There is a palpable sense that the business has been re-energised since you took over. How does this translate into hiring activities?
I was fortunate to join a team that was energised and eager to execute on a well-developed strategy. And this means that we are actively hiring. We don’t have a hard target, but I’m having more discussions with candidates than ever before. We are looking for bankers with a collaborative mindset who work well in an open and transparent environment. And this requirement is reflected in how we interview. We typically ask a candidate to meet a number of different people representing different functions of the bank, to gauge their ability and to ensure that they will be a good cultural fit. This also ensures that everyone gets to know each other well so that there are no surprises and that new RMs can join us and do what they do best — which is to service their clients.
Do you intend to follow the path that some of your international peers have taken by making a clearer distinction between farmers and hunters?
We are an relationship management-led business, but with a very strong supporting cast of product and investment specialists. We have looked at drawing a stronger line between hunters and farmers, but I still fundamentally believe that private banking is a personal business. In this sense, managing a relationship from a single primary point of entry simplifies things.
Does this not place an enormous amount of pressure on the RMs themselves to navigate a large group and activate the ‘right’ parts of the business?
I think our approach to hiring and our culture is what enables our relationship managers (RMs) to be successful. As mentioned earlier, before RMs join, they’re already introduced to a wide audience of partners that they would be interacting with on a daily basis. We also have leaders across Asia who have worked in many different geographies and business lines across the bank. This provides our RMs with a rich source of information and connectivity for them to be able to service their clients effectively. In addition, we also have a global team called the Enterprise Strategic Client Group that we can draw on to help connect dots across the entire organisation. This group is agnostic to any business line and is there to solely focus on complex needs of our largest clients.
For candidates, the quality of your product and solutions offering is a primary consideration when deciding whether to join. Do you believe RBC WM is sufficiently competitive on this front?
Before diving into any discussion on product, I would point out that we place tremendous emphasis on understanding our clients and their needs. Our commitment is to ‘lead with discovery,’ not starting conversations from a product perspective. That said, and at a high level, we are strong on all aspects of investments and wealth planning solutions. Our discretionary and advisory solutions are innovative and ever evolving to meet clients’ needs, and in fact, I would argue that our various fee-based propositions are a real differentiator. We do have some ground to make up with respect to private equity and the alternatives space, but we are actively working on this. And finally, we can readily accommodate those clients who are more focused on transactions, across a wide array of asset classes.

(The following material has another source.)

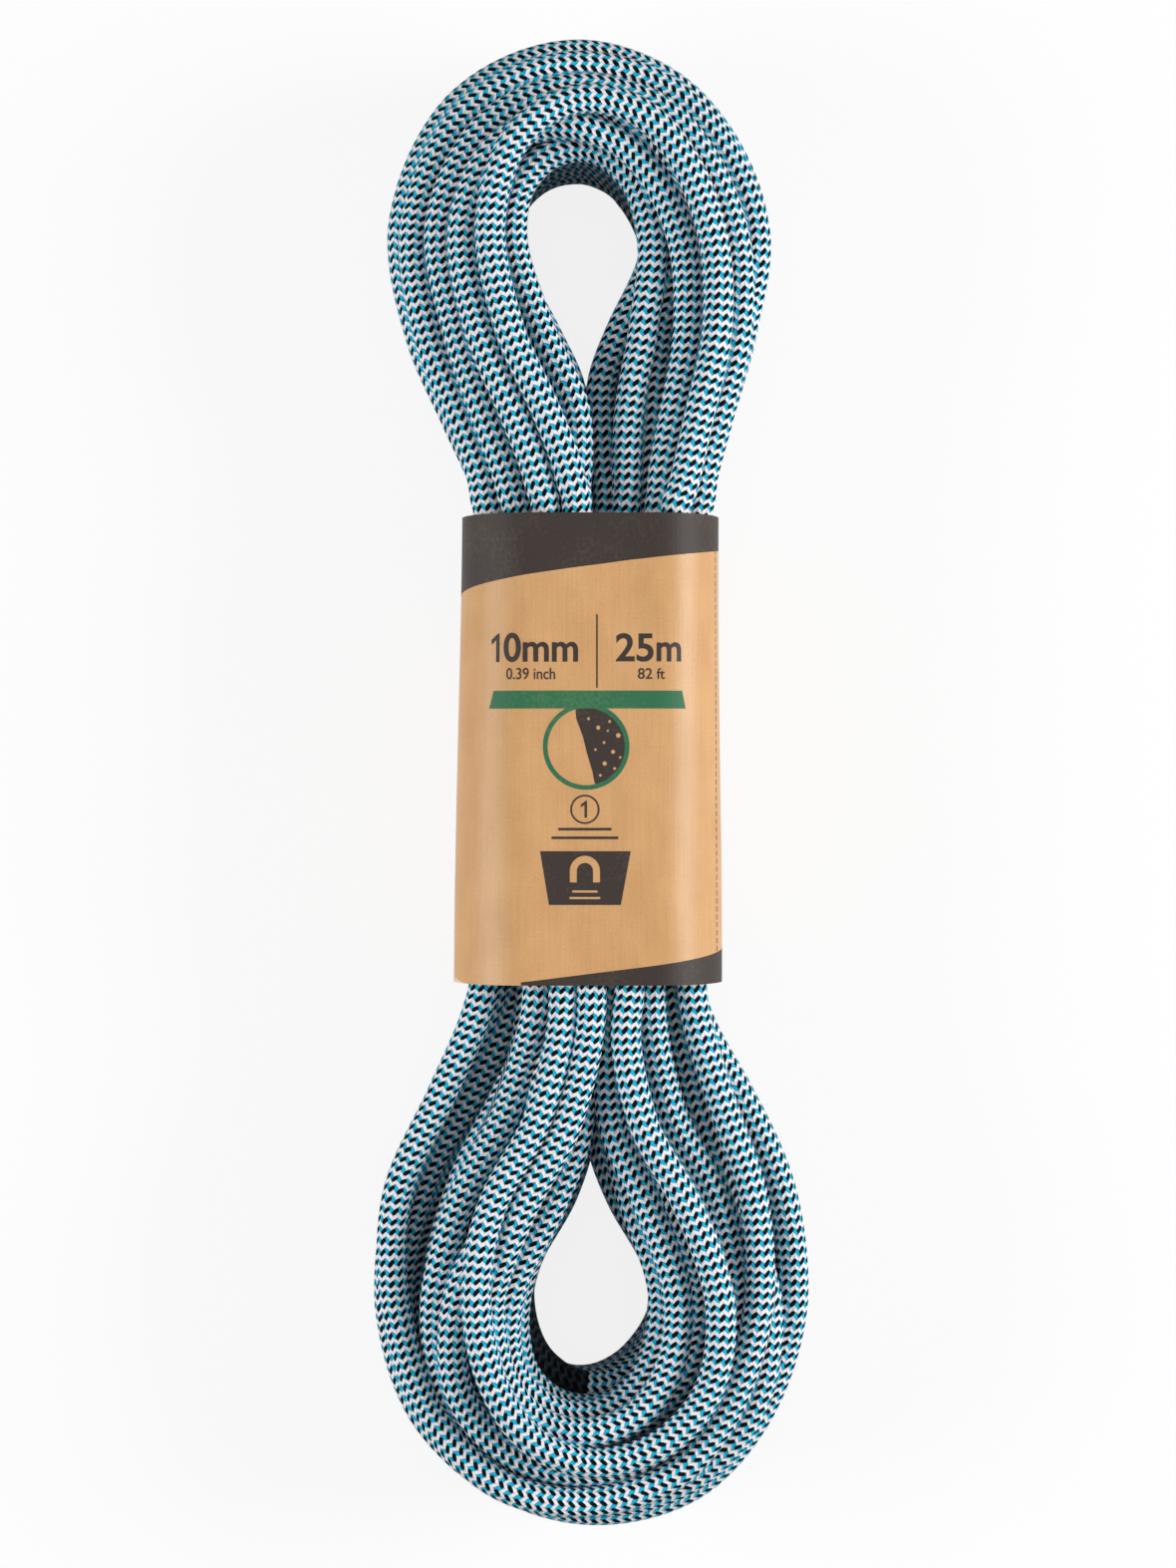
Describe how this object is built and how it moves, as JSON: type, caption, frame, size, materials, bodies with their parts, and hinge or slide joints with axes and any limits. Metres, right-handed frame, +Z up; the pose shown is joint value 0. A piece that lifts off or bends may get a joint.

What we are also seeing is that first-gen entrepreneurial clients want to keep their hands on the steering wheel, which is why advisory mandates are particularly important. The next generation, who seem to be more aligned with Western preferences, are more inclined to spend their time on passion interests than actively managing the family wealth. They want to be stewards but are open to hiring professional managers. Some of our new investment solutions cater directly to this trend. They are also more focused on ESG as a priority, so this is a key factor in our investment process. Then, there is the fact that fee-based solutions better align the interests of the bank and client, and makes for a far stickier long-term relationship.
Entrepreneurial clients in Asia also tend to be balance sheet intensive. Is RBC WM as competitive as it needs to be on the credit side?
We do extend balance sheet, for sure. While our relatively conservative risk appetite has kept us (and our clients) in safe harbour, we do want to be competitive and grow our credit book. When we are talking about servicing Asia’s global families with multi-jurisdictional needs, we have certain bespoke capabilities that other banks cannot offer.
I would also point to our strength in wealth planning, which is a critical element to serving Asia’s global families. We have wealth planners in Hong Kong, Beijing, and Singapore and we encourage all our RMs to involve a wealth planner to look at their clients’ needs holistically.
Finally, what enhancements are you making on the operational side to support your growth agenda in Asia?
We are actively working with team heads, and our operations and technology teams to better understand concerns and priorities, and to increase our agility. We have introduced better workflow solutions — including deploying robotics process automation — and further streamlined the backend, which has had a positive impact on our client onboarding times.
When I first came to the region, a typical account might take around 45 days to onboard. We are now down to 20-25 days. We are working hard in terms of digitalising onboarding and on new functionalities such as esignatures, which we recognise as an important part of the way we will do business going forward.
Our goal is to be a digitally-enabled relationship bank, and we are focused on deploying technology to enhance the client experience, improve productivity, while building deeper relationships with our clients. The key here is to change the work we do and how we do it, all with the client experience as a central focal point. We’ve put some very specific employee training and development in place to re-skill our team members for future work and they are really embracing these changes.